"Lean the engine until the EGT needle reaches its maximum temperature," instructors intoned, as student pilots gently pulled knobs or moved levers, "and then move it back until you are running 50 degrees on the rich side of peak temperature." The occasional inquisitive pup might ask why this is done. Instructors would warn of toasted valves, burned spark plug electrodes, holed pistons, and engine failure.
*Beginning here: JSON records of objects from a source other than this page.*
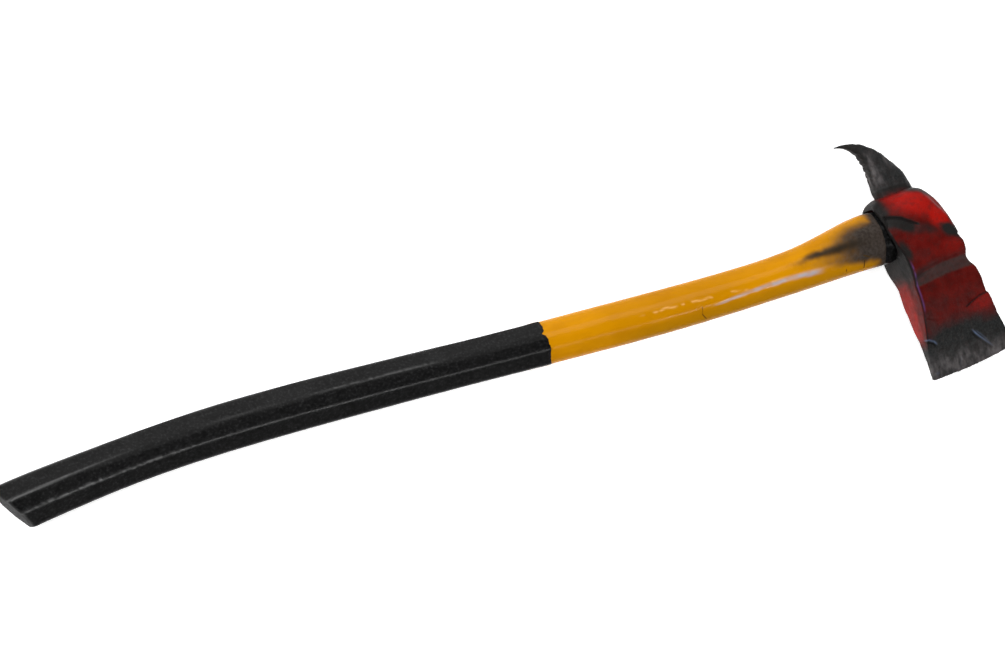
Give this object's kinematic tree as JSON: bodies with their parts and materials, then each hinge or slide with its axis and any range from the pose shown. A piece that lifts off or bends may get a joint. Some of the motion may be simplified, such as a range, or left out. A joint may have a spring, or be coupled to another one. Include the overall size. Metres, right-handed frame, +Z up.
{
  "type": "pick-head fire axe",
  "caption": "Pick-head fire axe: red steel head with cutting blade and hooked pick, long S-curved yellow composite handle, black rubber grip over its lower half.",
  "frame": {"origin": "middle of the bottom of the bounding box, on the surface that the axe lies on", "axes": "+X along the handle from the butt to the crown of the head, +Y from the cutting edge to the pick, +Z up from the cheek that the axe lies on"},
  "size_m": [0.915, 0.2208, 0.044],
  "materials": {
    "head_steel": "worn red paint on blackened forged steel, bare and dark towards the edge and on the pick",
    "fibreglass": "pultruded fibreglass, matt",
    "yellow_jacket": "glossy amber yellow, sooted near the head",
    "grip_rubber": "satin black dipped rubber",
    "plug_plastic": "moulded plastic, matt",
    "collar_rubber": "black rubber, matt",
    "epoxy": "cured dark resin"
  },
  "bodies": {
    "root": {"axe_head": "head_steel", "handle_core": "fibreglass", "handle_jacket": "yellow_jacket", "grip_sleeve": "grip_rubber", "butt_plug": "plug_plastic", "eye_collar": "collar_rubber", "eye_epoxy": "epoxy"}
  },
  "joints": []
}
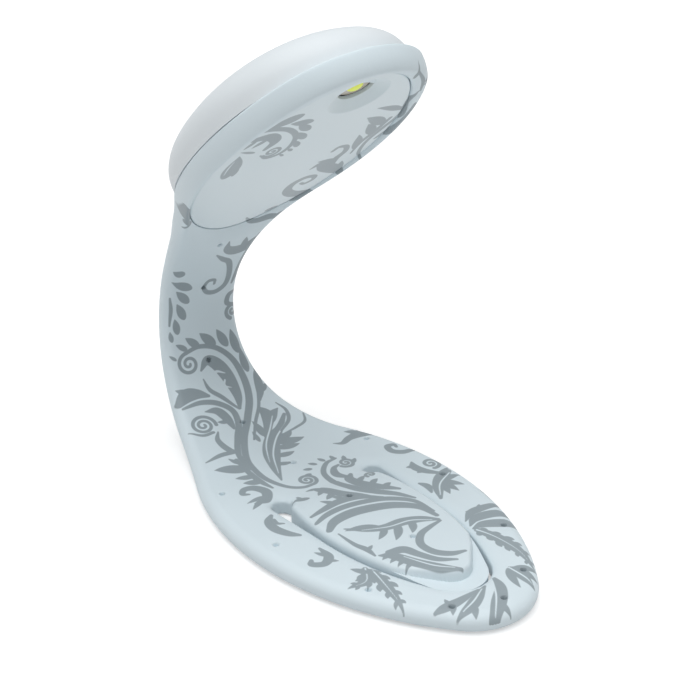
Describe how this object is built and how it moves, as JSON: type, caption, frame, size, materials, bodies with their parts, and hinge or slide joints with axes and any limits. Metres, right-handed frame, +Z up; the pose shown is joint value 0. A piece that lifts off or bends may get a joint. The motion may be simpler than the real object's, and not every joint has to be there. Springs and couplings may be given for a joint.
{
  "type": "book light",
  "caption": "Slim clip-on book light: bendable soft neck between a leaf-tongue page clip and an oval head with one LED, push button and coin-cell housing.",
  "frame": {"origin": "on the underside of the base, on its centreline, at the solid web between the clip's slots and the neck", "axes": "+X from the neck towards the clip's tip, +Y across, +Z up from the ground"},
  "size_m": [0.0934, 0.047, 0.0884],
  "materials": {
    "soft_rubber": "matt pale blue-grey silicone-like rubber with a grey damask print",
    "panel_plastic": "smooth matt panel with a grey damask print",
    "housing_plastic": "soft-touch matt shell",
    "button_plastic": "matt",
    "spring_steel": "plain strip",
    "screw_steel": "zinc plated",
    "tinned_wire": "tinned",
    "cell_steel": "nickel plated can",
    "board": "solder mask",
    "dark_plastic": "moulded",
    "frame_plastic": "moulded",
    "led_clear": "clear epoxy",
    "phosphor": "yellow-green phosphor, unlit"
  },
  "bodies": {
    "base": {"base_cover": "soft_rubber", "base_core": "spring_steel"},
    "tongue": {"clip_tongue": "soft_rubber", "tongue_core": "spring_steel"},
    "link_1": {"neck_link_1": "soft_rubber", "spine_link_1": "spring_steel"},
    "link_2": {"neck_link_2": "soft_rubber", "spine_link_2": "spring_steel"},
    "link_3": {"neck_link_3": "soft_rubber", "spine_link_3": "spring_steel"},
    "link_4": {"neck_link_4": "soft_rubber", "spine_link_4": "spring_steel"},
    "link_5": {"neck_link_5": "soft_rubber", "spine_link_5": "spring_steel"},
    "link_6": {"neck_link_6": "soft_rubber", "spine_link_6": "spring_steel"},
    "head": {"head_rim": "soft_rubber", "head_tang": "spring_steel", "front_panel": "panel_plastic", "led_body": "led_clear", "led_phosphor": "phosphor", "led_leads": "tinned_wire", "circuit_board": "board", "resistor": "dark_plastic", "tact_switch": "dark_plastic", "inner_frame": "frame_plastic", "coin_cell_outer": "cell_steel", "coin_cell_inner": "cell_steel", "contact_negative": "tinned_wire", "contact_positive": "tinned_wire", "rear_housing": "housing_plastic", "housing_screws": "screw_steel"},
    "door": {"battery_door": "housing_plastic", "door_screw": "screw_steel"},
    "button": {"power_button": "button_plastic"}
  },
  "joints": [
    {"name": "neck_bend", "type": "hinge", "parent": "base", "child": "link_1", "pos_m": [-0.01616, 0, 0.00243], "axis": [0, 1, 0], "range_deg": [-20, 5.7]},
    {"name": "neck_bend_2", "type": "hinge", "parent": "link_1", "child": "link_2", "pos_m": [-0.02646, 0, 0.00585], "axis": [0, 1, 0], "range_deg": [-20, 5.7]},
    {"name": "neck_bend_3", "type": "hinge", "parent": "link_2", "child": "link_3", "pos_m": [-0.03189, 0, 0.01037], "axis": [0, 1, 0], "range_deg": [-20, 5.7]},
    {"name": "neck_bend_4", "type": "hinge", "parent": "link_3", "child": "link_4", "pos_m": [-0.03533, 0, 0.01637], "axis": [0, 1, 0], "range_deg": [-20, 5.7]},
    {"name": "neck_bend_5", "type": "hinge", "parent": "link_4", "child": "link_5", "pos_m": [-0.03659, 0, 0.02372], "axis": [0, 1, 0], "range_deg": [-20, 5.7]},
    {"name": "neck_bend_6", "type": "hinge", "parent": "link_5", "child": "link_6", "pos_m": [-0.03507, 0, 0.03204], "axis": [0, 1, 0], "range_deg": [-20, 5.7]},
    {"name": "neck_bend_7", "type": "hinge", "parent": "link_6", "child": "head", "pos_m": [-0.02817, 0, 0.04328], "axis": [0, 1, 0], "range_deg": [-20, 5.7]},
    {"name": "tongue_flex", "type": "hinge", "parent": "base", "child": "tongue", "pos_m": [0.0066, 0, 0.0018], "axis": [0, -1, 0], "range_deg": [-8, 25], "stiffness_Nm_per_rad": 0.05},
    {"name": "battery_door_lift", "type": "slide", "parent": "head", "child": "door", "axis": [-0.6428, 0, 0.766], "range_m": [0, 0.012]},
    {"name": "button_press", "type": "slide", "parent": "head", "child": "button", "axis": [0.6428, 0, -0.766], "range_m": [0, 0.0004], "stiffness_N_per_m": 500}
  ],
  "couplings": [
    {"joint": "neck_bend_2", "follows": "neck_bend", "ratio": 1},
    {"joint": "neck_bend_3", "follows": "neck_bend", "ratio": 1},
    {"joint": "neck_bend_4", "follows": "neck_bend", "ratio": 1},
    {"joint": "neck_bend_5", "follows": "neck_bend", "ratio": 1},
    {"joint": "neck_bend_6", "follows": "neck_bend", "ratio": 1},
    {"joint": "neck_bend_7", "follows": "neck_bend", "ratio": 1}
  ]
}
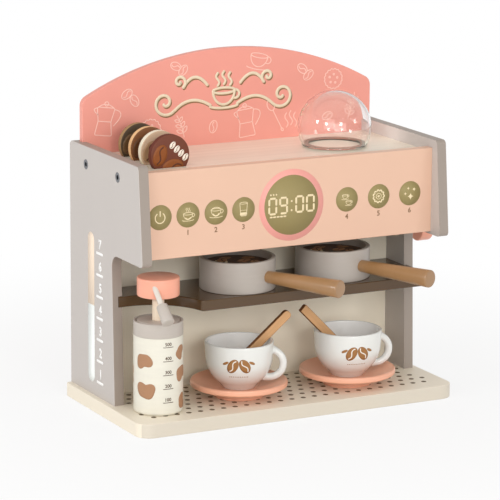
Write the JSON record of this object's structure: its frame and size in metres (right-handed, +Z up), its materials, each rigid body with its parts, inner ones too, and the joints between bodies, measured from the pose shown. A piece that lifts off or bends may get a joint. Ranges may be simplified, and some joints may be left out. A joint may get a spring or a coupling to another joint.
{
  "type": "toy coffee maker",
  "caption": "Painted board play espresso machine with a shelf, two filters, two cups on saucers with stirrers, a pump bottle, coffee pods, a clear dome and a side knob.",
  "frame": {"origin": "middle of the base board's underside", "axes": "+X to the machine's right as its user faces it, +Y to the back, +Z up"},
  "size_m": [0.316, 0.1923, 0.296],
  "materials": {
    "grey_paint": "satin grey paint on fibreboard",
    "cream_paint": "satin cream paint on fibreboard",
    "coral_paint": "satin coral pink paint on fibreboard",
    "peach_paint": "satin peach paint on fibreboard with printed dials",
    "brown_paint": "matt coffee brown paint on board",
    "warm_grey_turned": "satin warm grey paint on turned wood",
    "tan_turned": "satin tan paint on turned wood",
    "coffee_print": "printed coffee grounds on a thin board disc",
    "saucer_pink": "satin pink paint on turned wood",
    "cup_white": "gloss white moulded plastic",
    "stirrer_wood": "bare pale wood, dark at its cut edges",
    "milk_white": "satin milk white paint on turned wood",
    "spout_wood": "bare pale dowel",
    "steel": "bright zinc plated steel",
    "pod_dark": "printed dark chocolate face, brown painted disc",
    "pod_cream": "cream painted disc",
    "pod_tan": "golden tan painted disc",
    "pod_olive": "dark olive brown painted disc",
    "clear_plastic": "clear moulded plastic",
    "coral_turned": "satin coral paint on turned wood"
  },
  "bodies": {
    "machine": {"base_tray": "cream_paint", "left_side_panel": "grey_paint", "right_side_panel": "grey_paint", "back_panel": "cream_paint", "top_board": "cream_paint", "front_fascia": "peach_paint", "header_board": "coral_paint", "filter_shelf": "brown_paint", "side_screws": "steel", "base_screws": "steel"},
    "left_filter": {"left_filter_cup": "warm_grey_turned", "left_filter_grip": "tan_turned", "left_coffee_puck": "coffee_print"},
    "right_filter": {"right_filter_cup": "warm_grey_turned", "right_filter_grip": "tan_turned", "right_coffee_puck": "coffee_print"},
    "left_saucer": {"left_saucer": "saucer_pink"},
    "right_saucer": {"right_saucer": "saucer_pink"},
    "left_cup": {"left_cup": "cup_white"},
    "right_cup": {"right_cup": "cup_white"},
    "left_stirrer": {"left_stirrer": "stirrer_wood"},
    "right_stirrer": {"right_stirrer": "stirrer_wood"},
    "bottle": {"bottle_body": "milk_white", "bottle_lid": "warm_grey_turned", "pump_spring": "steel"},
    "pump": {"pump_stem": "spout_wood", "pump_knob": "coral_turned", "spout_peg": "spout_wood", "spout_nozzle": "warm_grey_turned"},
    "dome": {"bean_dome": "clear_plastic"},
    "steam_valve": {"steam_knob": "coral_turned", "steam_shaft": "spout_wood", "steam_collar": "spout_wood"},
    "pod_1": {"coffee_pod_1": "pod_dark"},
    "pod_2": {"coffee_pod_2": "pod_cream"},
    "pod_3": {"coffee_pod_3": "pod_tan"},
    "pod_4": {"coffee_pod_4": "pod_olive"}
  },
  "joints": [
    {"name": "left_filter_pull", "type": "slide", "parent": "machine", "child": "left_filter", "axis": [0, -1, 0], "range_m": [0, 0.075]},
    {"name": "right_filter_pull", "type": "slide", "parent": "machine", "child": "right_filter", "axis": [0, -1, 0], "range_m": [0, 0.075]},
    {"name": "left_saucer_pull", "type": "slide", "parent": "machine", "child": "left_saucer", "axis": [0, -1, 0], "range_m": [0, 0.095]},
    {"name": "right_saucer_pull", "type": "slide", "parent": "machine", "child": "right_saucer", "axis": [0, -1, 0], "range_m": [0, 0.095]},
    {"name": "left_cup_lift", "type": "slide", "parent": "left_saucer", "child": "left_cup", "axis": [0, -0.9563, 0.2924], "range_m": [0, 0.1]},
    {"name": "right_cup_lift", "type": "slide", "parent": "right_saucer", "child": "right_cup", "axis": [0, -0.9563, 0.2924], "range_m": [0, 0.1]},
    {"name": "left_stirrer_draw", "type": "slide", "parent": "left_cup", "child": "left_stirrer", "axis": [0.7365, -0.0918, 0.6702], "range_m": [0, 0.015]},
    {"name": "right_stirrer_draw", "type": "slide", "parent": "right_cup", "child": "right_stirrer", "axis": [-0.7066, -0.0226, 0.7073], "range_m": [0, 0.016]},
    {"name": "bottle_pull", "type": "slide", "parent": "machine", "child": "bottle", "axis": [0, -1, 0], "range_m": [0, 0.065]},
    {"name": "pump_press", "type": "slide", "parent": "bottle", "child": "pump", "axis": [0, 0, -1], "range_m": [0, 0.012], "stiffness_N_per_m": 250, "springref_m": -0.006, "deforming": ["pump_spring"]},
    {"name": "dome_lift", "type": "slide", "parent": "machine", "child": "dome", "axis": [0, 0, 1], "range_m": [0, 0.06]},
    {"name": "steam_turn", "type": "hinge", "parent": "machine", "child": "steam_valve", "pos_m": [0.16, 0.0033, 0.1351], "axis": [1, 0, 0], "continuous": true},
    {"name": "pod_1_lift", "type": "slide", "parent": "machine", "child": "pod_1", "axis": [0, 0, 1], "range_m": [0, 0.05]},
    {"name": "pod_2_lift", "type": "slide", "parent": "machine", "child": "pod_2", "axis": [0, 0, 1], "range_m": [0, 0.05]},
    {"name": "pod_3_lift", "type": "slide", "parent": "machine", "child": "pod_3", "axis": [0, 0, 1], "range_m": [0, 0.05]},
    {"name": "pod_4_lift", "type": "slide", "parent": "machine", "child": "pod_4", "axis": [0, 0, 1], "range_m": [0, 0.05]}
  ]
}
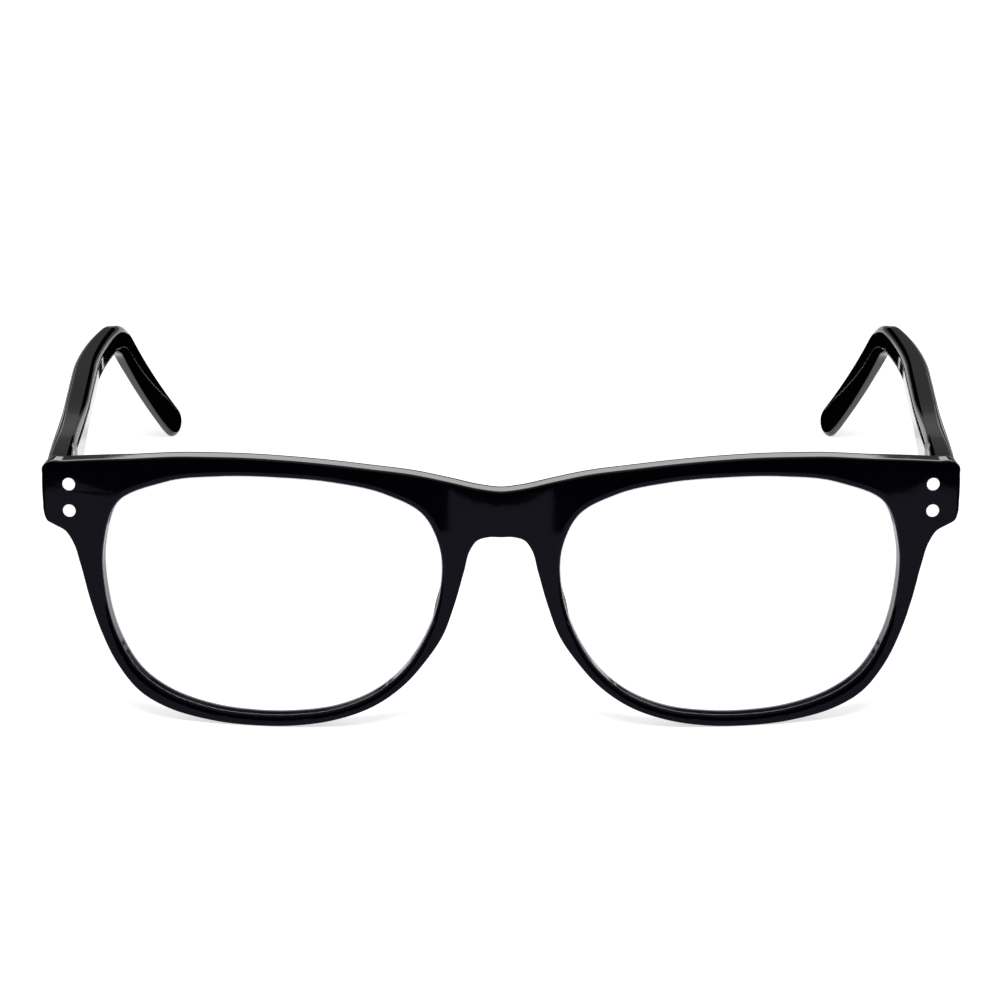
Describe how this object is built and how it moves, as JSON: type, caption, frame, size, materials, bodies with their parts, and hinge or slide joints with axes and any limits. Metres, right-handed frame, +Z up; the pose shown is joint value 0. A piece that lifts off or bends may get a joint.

And all pilots learned through experimentation and experience that the Continental and Lycoming engines on their airplanes began to run rough around the point of peak EGT. They ran especially rough if one continued to lean the mixture past peak temperature-the dreaded lean side of peak. Roughness suggests engine failure; passengers get wide-eyed and pilots feel their palms getting moist. No one asked why these four- and six-cylinder air-cooled engines ran rough when leaned. Here be dragons, said the conventional wisdom; just don't go there. But George Braly, who bought a Beech Bonanza in 1991 and shortly thereafter installed an instrument to measure the EGT for each cylinder, noticed that when he pulled the knob that leans the mixture and reduces the fuel flow, the six cylinders of his Continental IO-520 engine reached their peak temperatures at widely scattered points across that range of motion. Why didn't they all peak together? he wondered.
On Compuserve's online aviation forum, pilots of all stripes-and those with none-could debate freely and anonymously the precepts of their training. In 1991 Braly began wondering about engine mixture management in messages to John Deakin. In an e-mail, Deakin recounts that time: "It took Compuserve's AVSIG [AViation Special Interest Group] to bring us all together and serve as a catalyst." Braly led the way, Deakin recalls, "with the rest of us asking questions he could not, at first, answer. Drove him nuts, so he began (in about 1994) the long, long trail that leads to today."
Braly says that the prevailing opinion of the time was that the peak EGT spread he saw on his engine was attributable to the design of Continental's induction system-that there was something wrong with the airflow (it's actually quite good). But mechanics adjusted the fuel injection systems on these engines on the theory that the airflow to each cylinder was equal and perfect. Using four or six containers (often cola bottles, resulting in the coinage "Coke bottle test") to catch the gas and determine the volume delivered, they would carefully tweak the system until it was metering precisely the same amount of gasoline through each injector to its respective cylinder.
Continental engines use continuous-flow fuel injection systems: The injector spritzes fuel in a flow as steady as a garden hose, even when the intake valve to the cylinder has closed. Braly began to suspect that some of the fuel that accumulated when the valve was closed was making its way down the induction system to the adjacent cylinders. If he was right, some cylinders were getting the wrong amounts of fuel, and the variation would prevent all six cylinders from arriving at peak EGT simultaneously. And if the fuel flows that brought the cylinders to peak EGT were different enough, the power outputs from all the cylinders would differ at leaner mixtures, where the power falls off quickly. No wonder the engines ran rough.
Maybe fuel distribution to each cylinder shouldn't be equal. Maybe it should be different.
By 1993, Braly had teamed up with an Ada-based parts manufacturer, Tim Roehl, to form General Aviation Modifications, Inc. He and Roehl began to experiment with injector nozzles calibrated to deliver fuel at a rate precisely matched to the needs of each cylinder. They had help from new microprocessor-based systems that displayed in monkey-simple graphics all the important engine data: exhaust gas temperature-not just for the engine, but for each cylinder-cylinder head temperatures, and, for turbocharged engines, turbine inlet temperature.
Braly started looking for an expert to help with the process of getting a Supplementary Type Certificate from the FAA for GAMI's new injector. Someone recommended a Texan named Carl Goulet. "I had no idea at that time that he was the former head of engineering at Teledyne Continental Motors," Braly recounts. "We had a very short and very remarkable conversation. I was considerably his junior, and he said, 'Now young man, tell me what you plan to do.' I told him, and these were his exact words: 'Hot damn! Somebody's finally gonna fix this problem!' "
GAMI applied for an STC in 1996, and the FAA approved it in the same year. At Goulet's suggestion, Braly submitted a proposal to Teledyne Continental Motors offering to supply fuel injectors and provide customer support. Hearing nothing, GAMI began to market the modification to pilots. Deakin and Atkinson were among the first to install the new injectors in their engines.
Atkinson remembers that after getting the injectors installed and heading home in his airplane, he leaned the mixture by ear, the way he'd been used to. Ignoring the EGT gauge, he liked to pull the leanerator until the engine ran rough, telling him he was just lean of peak, then adjust the mixture from there. "Except this time it wouldn't run rough," he recalls. "I kept pulling it back and it just kept running smoothly."